As with previous projects on the American jury and the Australian Citizens’ Parliament, the membership of the collaborative changes each year as new scholars come aboard. In other words, one does not necessarily even know who might next pick up the data for analysis and what they could discover. This fosters a spirit of openness, which encourages me to seek out and bring on as co-authors anyone with relevant expertise who shares our interest in the CIR.

When I reflect on where I got started with this approach, I think back to my doctoral dissertation. As I worked to get its various chapters published, I would discuss my findings with anyone interested in the subject matter. That led to a collaboration with Dr. Patricia Moy at the University of Washington, who suggested a reversal of a causal model I had used in my thesis. In the end, I convinced her that she’d become the first author of that particular essay (“Predicting deliberative conversation”). I now belong to what is probably a very small group of scholars who have published a dissertation study as second author, with the lead being someone they didn’t even know at the time the thesis was completed.

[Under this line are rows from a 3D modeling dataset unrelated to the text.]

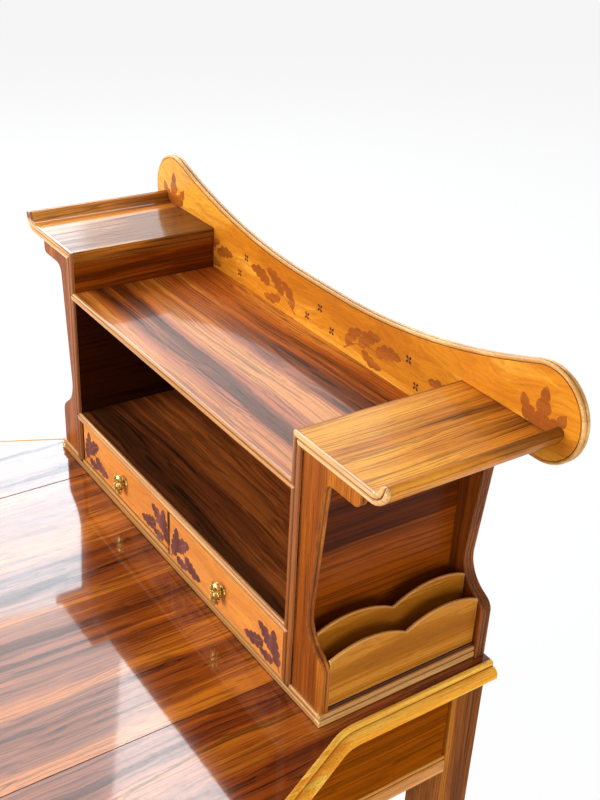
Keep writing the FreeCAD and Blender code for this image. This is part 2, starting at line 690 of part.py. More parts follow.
def rack_board(inner, low, end, crest, dip):
    """Letter rack board whose top is two arcs that meet at a cusp."""
    half_way = (RACK_FRONT + GALLERY_REAR) / 2
    near = Part.Arc(V(inner, RACK_FRONT, SURFACE + end),
                    V(inner, RACK_FRONT + CREST_FROM_END, SURFACE + crest),
                    V(inner, half_way, SURFACE + dip)).toShape()
    far = near.mirror(V(0, half_way, 0), V(0, 1, 0))
    front_end = V(inner, RACK_FRONT, SURFACE + end)
    back_end = V(inner, GALLERY_REAR, SURFACE + end)
    back_foot = V(inner, GALLERY_REAR, low)
    front_foot = V(inner, RACK_FRONT, low)
    edges = Part.sortEdges([near, far, Part.makeLine(back_end, back_foot),
                            Part.makeLine(back_foot, front_foot),
                            Part.makeLine(front_foot, front_end)])[0]
    board = Part.Face(Part.Wire(edges)).extrude(V(RACK_THICK, 0, 0))
    crests = [e for e in board.Edges if isinstance(e.Curve, Part.Circle)]
    return board.makeFillet(RACK_EDGE_RADIUS, crests)


def rack_inner():
    return rack_board(RACK_INNER_AT, BASE_TOP, RACK_INNER_END, RACK_INNER_CREST, RACK_INNER_DIP)


def rack_outer():
    return rack_board(RACK_OUTER_AT, BASE_TOP + FILLET_HEIGHT,
                      RACK_OUTER_END, RACK_OUTER_CREST, RACK_OUTER_DIP)


def rack_fillet():
    return block(RACK_OUTER_AT - FILLET_IN, RACK_OUTER_AT + RACK_THICK + FILLET_OUT,
                 RACK_FRONT, GALLERY_REAR, BASE_TOP, BASE_TOP + FILLET_HEIGHT)


# ---------------------------------------------------------------- drawers
def pull(x, face, z):
    """Cast bud on a rose, with a shank through the drawer front."""
    toward = V(0, -1, 0)
    rose = Part.makeCylinder(ROSE_RADIUS, ROSE_THICK, V(x, face, z), toward)
    neck = Part.makeCylinder(NECK_RADIUS, BUD_OUT, V(x, face, z), toward)
    stretch = FreeCAD.Matrix()
    stretch.scale(V(BUD_HALF_WIDTH, BUD_HALF_DEPTH, BUD_HALF_HEIGHT))
    bud = Part.makeSphere(1).transformGeometry(stretch)
    bud.translate(V(x, face - BUD_OUT, z))
    return rose.fuse([neck, bud])


def shank(x, face, z, length):
    return Part.makeCylinder(SHANK_RADIUS, length, V(x, face, z), V(0, 1, 0))


def drawer(x0, x1, face, rear, z0, z1, thick, side, bottom, lap, drop, pulls):
    """Front, sides, back, bottom and pulls of one drawer, lapped and grooved together."""
    middle = (z0 + z1) / 2
    front = block(x0, x1, face, face + thick, z0, z1)
    fore = [e for e in front.Edges if max(v.Y for v in e.Vertexes) < face + FRONT_EASE / 2]
    front = front.makeFillet(FRONT_EASE, fore)
    side_front = face + thick - lap
    inset = DRAWER_PLAY / 2
    sides = []
    for outer, inner in ((x0 + inset, x0 + inset + side), (x1 - inset - side, x1 - inset)):
        sides.append(block(outer, inner, side_front, rear, z0, z1 - drop))
    floor = z0 + BOTTOM_RAISE
    base = block(x0 + inset + side - BOTTOM_GROOVE, x1 - inset - side + BOTTOM_GROOVE,
                 face + thick - BOTTOM_GROOVE, rear, floor, floor + bottom)
    back = block(x0 + inset + side, x1 - inset - side, rear - side, rear,
                 floor + bottom, z1 - drop)
    knobs = []
    for x in pulls:
        stem = shank(x, face, middle, thick)
        front = front.cut(stem)
        knobs.append(pull(x, face, middle).fuse(stem))
    front = front.cut(sides[0]).cut(sides[1]).cut(base)
    sides = [board.cut(base) for board in sides]
    return {"front": [front], "sides": sides, "back": [back], "bottom": [base], "pull": knobs}


def save_drawer(name, pieces, flip=False, ajar=0.0):
    for part, shapes in pieces.items():
        set_out = [shape.translated(V(0, -ajar, 0)) for shape in shapes]
        save("%s_%s" % (name, part), *[mirrored(s) if flip else s for s in set_out])


def small_drawer():
    x0 = DIVIDER_THICK / 2 + DRAWER_PLAY
    x1 = BOX_HALF - DRAWER_PLAY
    return drawer(x0, x1, GALLERY_FRONT + SMALL_FRONT_SETBACK, BOX_BACK_FRONT - SMALL_BACK_GAP,
                  BASE_TOP + DRAWER_PLAY / 2, DRAWER_SHELF_LOW - DRAWER_PLAY,
                  SMALL_FRONT_THICK, SMALL_SIDE_THICK, SMALL_BOTTOM_THICK, LAP,
                  SMALL_TOP_GAP, [(x0 + x1) / 2])


def frieze_drawer():
    x1 = LEG_INNER - DRAWER_PLAY
    return drawer(-x1, x1, RAIL_FRONT, BACK_APRON_FRONT - FRIEZE_BACK_GAP,
                  BEAD_TOP + DRAWER_PLAY / 2, UPPER_RAIL_LOW - DRAWER_PLAY,
                  FRIEZE_FRONT_THICK, FRIEZE_SIDE_THICK, FRIEZE_BOTTOM_THICK, FRIEZE_LAP,
                  DRAWER_PLAY, [-FRIEZE_PULL_AT, FRIEZE_PULL_AT])


# ---------------------------------------------------------------- the whole desk
save_pair("top_board", top_board())
save("writing_leaf", writing_leaf())
save_pair("edge_moulding", edge_moulding_side())
save("edge_moulding_front", edge_moulding_front())
save("top_back_strip", top_back_strip())
save("leaf_stop", leaf_stop())
save_pair("front_leg", leg(LEG_FRONT, FRONT_LEG_BACK))
save_pair("back_leg", leg(LEG_REAR, BACK_LEG_FRONT))
save_pair("side_apron", side_apron())
save_pair("apron_bead", apron_bead())
save("back_apron", back_apron())
save("front_rail_upper", front_rail_upper())
save("front_rail_lower", front_rail_lower())
save("drawer_runners", drawer_runner(), mirrored(drawer_runner()))
save("drawer_kickers", drawer_kicker(), mirrored(drawer_kicker()))
save("gallery_base", gallery_base())
save_pair("box_side", box_side())
save_pair("wing", wing())
save_pair("edge_reed", edge_reed())
save("centre_shelf", centre_shelf())
save("centre_shelf_edge", shelf_edge(SHELF_TOP, SHELF_THICK))
save("drawer_shelf", drawer_shelf())
save("drawer_shelf_edge", shelf_edge(DRAWER_SHELF_TOP, DRAWER_SHELF_THICK))
save("drawer_divider", drawer_divider())
save("box_back", box_back())
save_pair("front_standard", front_standard())
save_pair("back_standard", back_standard())
save("back_panel", back_panel())
save("back_panel_bead", back_panel_bead())
save_pair("rack_inner", rack_inner())
save_pair("rack_outer", rack_outer())
save("rack_fillets", rack_fillet(), mirrored(rack_fillet()))
save_drawer("small_drawer_right", small_drawer(), ajar=SMALL_AJAR)
save_drawer("small_drawer_left", small_drawer(), flip=True)
save_drawer("frieze_drawer", frieze_drawer())
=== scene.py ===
"""Lady's writing desk with a raised gallery (bonheur du jour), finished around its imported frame."""
from math import cos, radians, sin

import bpy
import numpy as np
from mathutils import Matrix, Vector


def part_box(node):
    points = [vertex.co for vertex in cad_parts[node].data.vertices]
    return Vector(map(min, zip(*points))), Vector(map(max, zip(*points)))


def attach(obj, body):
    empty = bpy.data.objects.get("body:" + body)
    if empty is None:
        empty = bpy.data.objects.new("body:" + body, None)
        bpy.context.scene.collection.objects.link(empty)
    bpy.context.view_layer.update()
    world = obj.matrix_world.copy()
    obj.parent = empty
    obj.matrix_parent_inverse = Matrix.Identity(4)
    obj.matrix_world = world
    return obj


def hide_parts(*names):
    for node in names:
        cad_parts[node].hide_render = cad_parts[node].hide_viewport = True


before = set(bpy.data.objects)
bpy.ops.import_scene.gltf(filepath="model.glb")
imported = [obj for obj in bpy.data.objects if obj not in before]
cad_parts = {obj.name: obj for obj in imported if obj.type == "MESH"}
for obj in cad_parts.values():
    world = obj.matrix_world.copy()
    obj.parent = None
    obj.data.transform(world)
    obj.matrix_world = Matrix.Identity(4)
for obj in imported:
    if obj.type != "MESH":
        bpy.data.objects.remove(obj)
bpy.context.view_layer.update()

# ------------------------------------------------------------------------------- view and studio
# The desk stands on a plain pale floor and is seen from above its right-hand end, with the eye
# at standing height. A large soft window with two brighter panes lights it from the left.
EYE_AT = (1.1552, -0.5375, 1.7253)
PITCH, ROLL, YAW = radians(28.4388), radians(2.8695), radians(54.8166)
LONG_SIDE = 800             # pixels along the frame's long side
FOCUS = 1120.142            # focal length in the same pixels
SENSOR = 36.0
FLOOR_GREY = 0.85

ahead = Vector((-sin(YAW) * cos(PITCH), cos(YAW) * cos(PITCH), -sin(PITCH)))
level = Vector((cos(YAW), sin(YAW), 0.0))
rise = level.cross(ahead)
right = level * cos(ROLL) + rise * sin(ROLL)
up = rise * cos(ROLL) - level * sin(ROLL)
lens = bpy.data.cameras.new("eye")
lens.sensor_width = SENSOR
lens.lens = SENSOR * FOCUS / LONG_SIDE
eye = bpy.data.objects.new("eye", lens)
turned_to = Matrix((right, up, -ahead)).transposed().to_4x4()
eye.matrix_world = Matrix.Translation(EYE_AT) @ turned_to
scene = bpy.context.scene
scene.collection.objects.link(eye)
scene.camera = eye
scene.view_settings.view_transform = "Standard"


def node(tree, kind, sockets=None, **settings):
    """Adds a shader node; each socket takes a constant or the output of another node."""
    made = tree.nodes.new("ShaderNode" + kind)
    for key, value in settings.items():
        setattr(made, key, value)
    for key, value in (sockets or {}).items():
        if isinstance(value, bpy.types.NodeSocket):
            tree.links.new(value, made.inputs[key])
        else:
            made.inputs[key].default_value = value
    return made


def reckon(tree, operation, *values):
    """One step of arithmetic on constants or outputs."""
    return node(tree, "Math", dict(enumerate(values)), operation=operation).outputs[0]


def seen_directly(tree):
    """1 for camera, glossy and transmission rays, which see the pale studio as white."""
    path = node(tree, "LightPath").outputs
    mirror = reckon(tree, "MAXIMUM", path["Is Glossy Ray"], path["Is Transmission Ray"])
    return reckon(tree, "MAXIMUM", path["Is Camera Ray"], mirror)


def studio_world(fill):
    """A white surround that gives only a fill level of light."""
    world = bpy.data.worlds.new("studio")
    world.use_nodes = True
    tree = world.node_tree
    tree.nodes.clear()
    soft = node(tree, "Background", {"Color": (fill, fill, fill, 1.0)})
    white = node(tree, "Background", {"Color": (1.0, 1.0, 1.0, 1.0)})
    both = node(tree, "MixShader", {0: seen_directly(tree), 1: soft.outputs[0],
                                    2: white.outputs[0]})
    node(tree, "OutputWorld", {"Surface": both.outputs[0]})
    scene.world = world


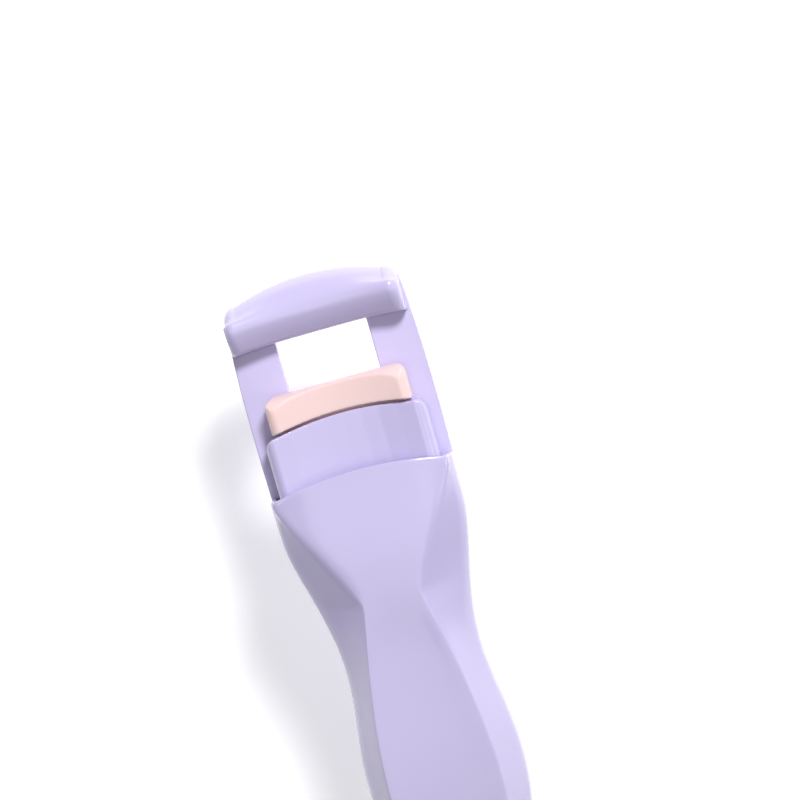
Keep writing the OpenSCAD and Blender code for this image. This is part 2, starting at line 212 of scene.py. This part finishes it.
def body_shell(name, half, top_y):
    """Closed thin shell: outside from foot to rim, over the rounded rim and back down inside."""
    ring_step, inside_foot = 0.8, 3
    foot = [FOOT_Y + (BELLY_Y - FOOT_Y) * (1 - math.cos(math.radians(a))) for a in range(0, 88, 4)]
    rise = [BELLY_Y + ring_step * i for i in range(int((top_y - 0.6 - BELLY_Y) / ring_step) + 1)]
    rim = [(0.25, 0), (0.08, 0.07), (0, 0.25), (0, SKIN_T - 0.2), (0.2, SKIN_T)]
    path = [(y, 0) for y in foot + rise]
    path += [(top_y - drop, t) for drop, t in rim]
    path += [(y, SKIN_T) for y in reversed(foot + rise) if y > inside_foot]
    rings = [section(half, y, t) for y, t in path]
    n = len(rings[0])
    verts = [v for ring in rings for v in ring]
    faces = [(j * n + i, j * n + i + 1, (j + 1) * n + i + 1, (j + 1) * n + i)
             for j in range(len(rings) - 1) for i in range(n - 1)]
    last = len(rings) - 1
    faces += [tuple(range(n)), tuple(last * n + i for i in range(n))]
    faces += [tuple(j * n for j in range(last + 1)) + tuple(j * n + n - 1 for j in range(last, -1, -1))]
    ob = mesh_object(name, verts, faces)
    fix_normals(ob)
    return ob


def prism(outline, plane, low, high):
    """Solid with an outline in plane 'xz', 'xy' or 'yz', run from low to high along the other axis."""
    place = {"xz": lambda a, b, c: (a, c, b), "xy": lambda a, b, c: (a, b, c),
             "yz": lambda a, b, c: (c, a, b)}[plane]
    n = len(outline)
    verts = [place(a, b, c) for c in (low, high) for a, b in outline]
    faces = [tuple(range(n)), tuple(range(n, 2 * n))]
    faces += [(i, (i + 1) % n, n + (i + 1) % n, n + i) for i in range(n)]
    ob = mesh_object("cutter", verts, faces)
    fix_normals(ob)
    return ob


def combine(ob, other, how):
    mod = ob.modifiers.new("combine", "BOOLEAN")
    mod.operation = how
    mod.object = other
    mod.solver = "EXACT"
    applied(ob)
    bpy.data.objects.remove(other)
    return ob


def soften(ob, voxel, rounds):
    """Evenly remeshed, with every edge rounded off as a moulding's edges are."""
    remesh = ob.modifiers.new("even", "REMESH")
    remesh.mode = "VOXEL"
    remesh.voxel_size = voxel
    smooth = ob.modifiers.new("round", "SMOOTH")
    smooth.factor = 0.5
    smooth.iterations = rounds
    return applied(ob)


def from_cad(node):
    """A copy of a CAD node's mesh in the design's millimetres."""
    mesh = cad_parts[node].data.copy()
    mesh.transform(Matrix.Translation(-ORIGIN) @ Matrix.Scale(1 / MM, 4))
    ob = bpy.data.objects.new(node + "_copy", mesh)
    bpy.context.scene.collection.objects.link(ob)
    fix_normals(ob)
    return ob


def arc(cx, cy, r, a0, a1, n=10):
    return [(cx + r * math.cos(math.radians(a0 + (a1 - a0) * i / n)),
             cy + r * math.sin(math.radians(a0 + (a1 - a0) * i / n))) for i in range(n + 1)]


def span(a, b, n):
    return [a + (b - a) * i / n for i in range(n + 1)]


def rectangle(half_w, low, high):
    return [(-half_w, low), (half_w, low), (half_w, high), (-half_w, high)]


def finish_piece(ob, name, body, slot, material, *nodes, sharp=0.7):
    """Names, scales, shades and attaches a piece; an angle of 3 for sharp leaves no edge sharp."""
    ob.name = name
    ob.data.name = name
    ob.data.transform(Matrix.Scale(MM, 4) @ Matrix.Translation(ORIGIN))
    ob.data.polygons.foreach_set("use_smooth", [True] * len(ob.data.polygons))
    ob.data.set_sharp_from_angle(angle=sharp)
    ob.data.materials.clear()
    ob.data.materials.append(material)
    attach(ob, body)
    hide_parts(*nodes)
    return ob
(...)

At the time, Dr. Moy thought it was generous of me to offer her lead author status, but I suspected then what I now know to be true: If one is systematically studying sufficiently interesting research topics (and has a measure of good fortune), there will be more than enough publication credit to share with one’s colleagues and students. The greater challenge is keeping up with the incoming data and writing up its infinitely complex results. This problem is particularly acute if one can attract the support of NSF, which helps make large-scale research programs possible. By drawing in colleagues, including graduate and undergraduate students, a scholar can built a research team that can not only carry the load but also keep developing the ideas within a research program. As I now recognize, that collaborative model also protects the integrity of the project against any single author who might otherwise suffer an ethical lapse.